To put it MILDLY, this was an exhausting process. Two 9 hour days in College Park and my eyes were playing tricks on me, my dehydration level was dangerously low, and my multi-tasking nature had been shut down. Focus. Find any document that even MENTIONS Buffalo. Copy it. Return it to its place in the folder. Return folder to its place in the box (marked with a special Archives place marker. For real. I got yelled at for not having my place marker in a box that moved chronologically by YEAR. Sheesh!). Return box to cart. Grab new box. Repeat the last seven sentences. Again. And Again.

We stayed with my cousin the night we arrived in Baltimore and the night before we left to come back to The Buff. While unwinding on Weds and getting ready for the next big day, he asked me (like most good family members) what the hell I was working on (in a nutshell). I told him. He asked me if I'd be disappointed if I didnt' find something in particular (since I mentioned that no less than three professional archivists made it clear that they were not sure what I'd find "in there"). I said that there were a few "golden nugget" holes in my argument that COULD be cleared up IF the evidence is in a box somewhere and IF I could find such a box. Gulp.

And nuggets I found! This was the thing. I was exhausted but completely wrapped up in piecing this chapter together. It was like a soap opera unfolding with names and places and people coming along on all of this official letterhead. What has been written in Buffalo about the story I am trying to tell seems anecdotal or filled with conjecture. Some even contradicts each other.

Well, I've got the story, baby! It sits next to me on my desk, freshly sorted into color- coordinated folders (in chronological order according to the rainbow--red, yellow, green, blue, purple). Five years of federal documents explaining the painstaking process of implementing the New Deal in Buffalo's orchestral circle. Complete with turmoil, backstabbing, scandal, hand-wringing, pleas for more jobs, and heart-felt appreciation for the FMP.!!!!!! Whoo-hoo!!!! Holy f@ckin' moly.

I hope someone will care about this someday besides me (smile).

On the other side of things, we returned to home Monday to find one of our Beta fish doing weird things (he is Rojo, a feisty deep red one.
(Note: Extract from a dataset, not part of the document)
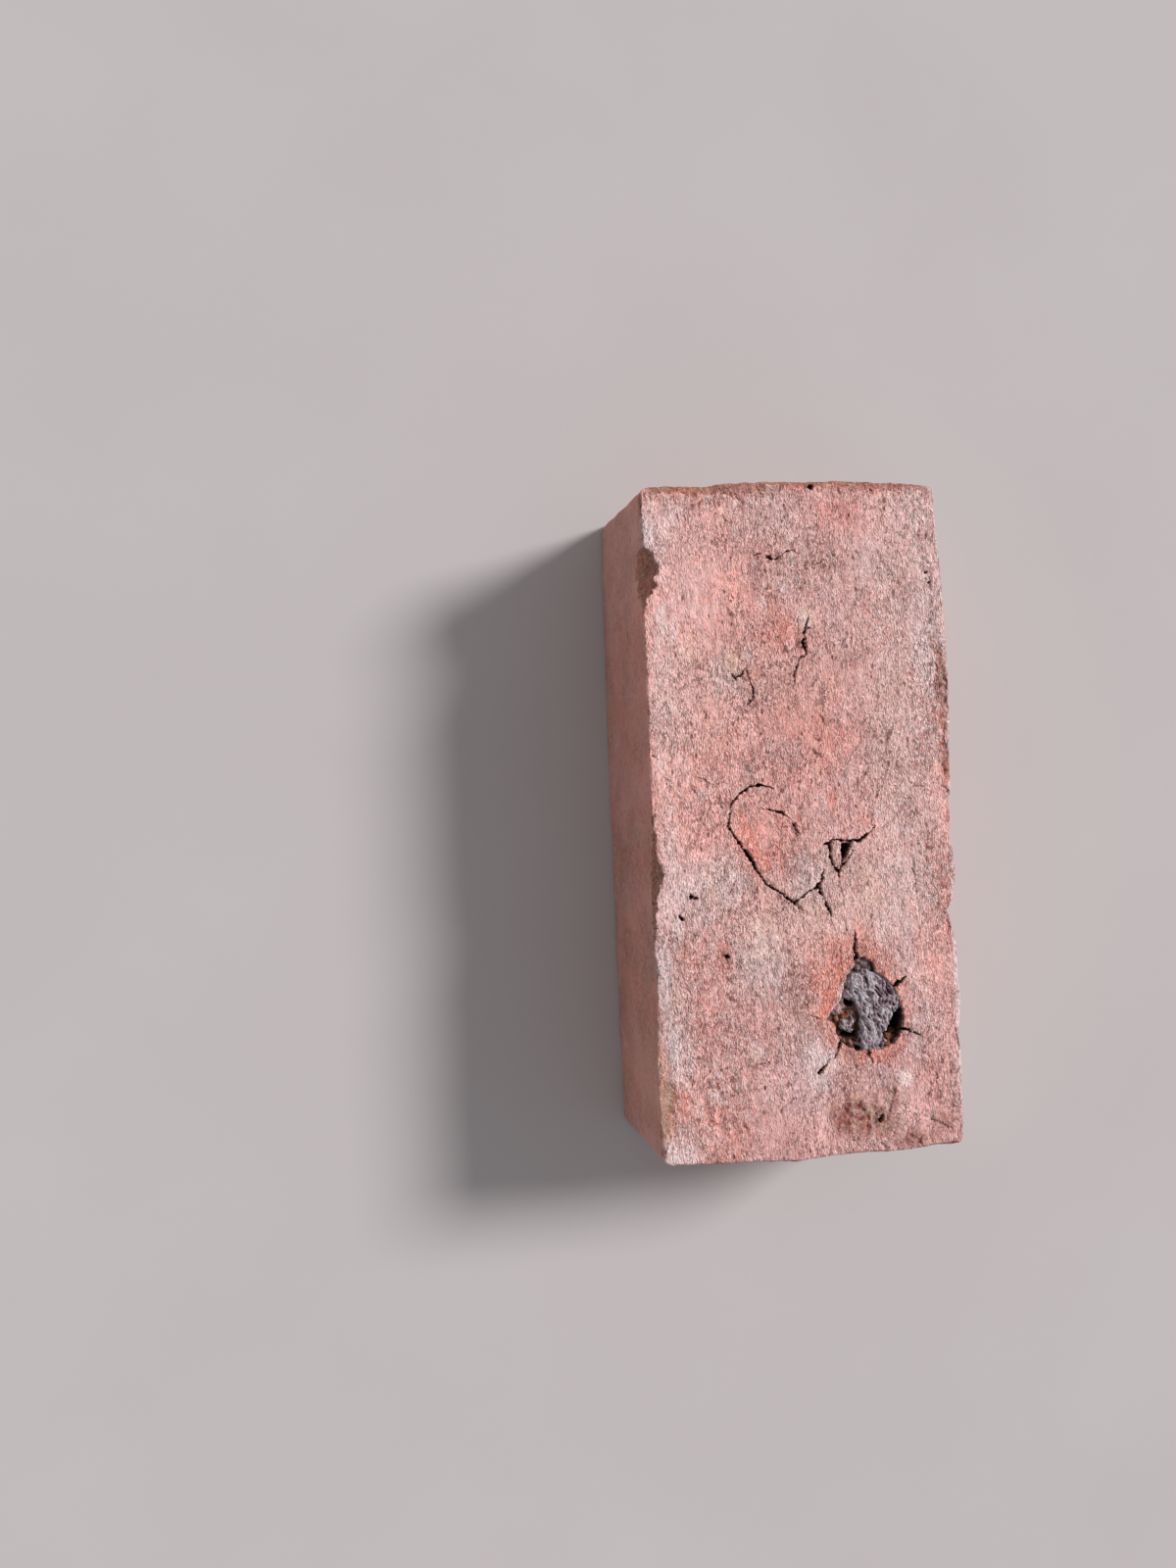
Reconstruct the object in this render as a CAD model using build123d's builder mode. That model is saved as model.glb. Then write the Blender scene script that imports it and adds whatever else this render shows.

Usually a tough little sucker) and floating around strangely in his little bowl. He didn't even respond when we held Psycho (short for psychedelic, a beautifully tie-dyed sort of Beta) up close. Hmmmmm....

One of our TVs shut itself off after 5 minutes. Won't turn back on.

My wireless router is "connected" but my computer isn't gettin' it. I've tried everything except a phone call to Verizon. I don't have that kind of time. Out came the DSL cord.

My microwave clock was set at "0:00." No other clocks were blinking or wrong.

My washing machine refuses to spin on its own. It simply stops at "spin." We have to go down in the basement and manually push the dial a bit more into the "spin" cycle for it to work.

But, I found the Nano.

I can only guess that my little house missed us and is pitching a fit. Now that we're back home and I have two weeks off from the greenhouse to write all this stuff into a chapter, maybe my home will become familiar, once again, with the sounds coming from my office......quick clicks from my computer keypad, the pouring of coffee, Groove Salad internet radio, me talking to myself, my slippers shuffling around the hardwood, etc. I cannot stop what I'm doing to call maintenance people and I have faith (oh, yes.....) that the kinks associated with Extreme Research (a new cable show, perhaps?!?!?! Hours and hours of bleary-eyed, frantic members of the Nerd Kingdom searching for that golden nugget!?!?!) will work themselves out as my chapter comes together.

Come on, lil' house. Let's get ourselves back in order. Deep breath.......exhale. Let's go.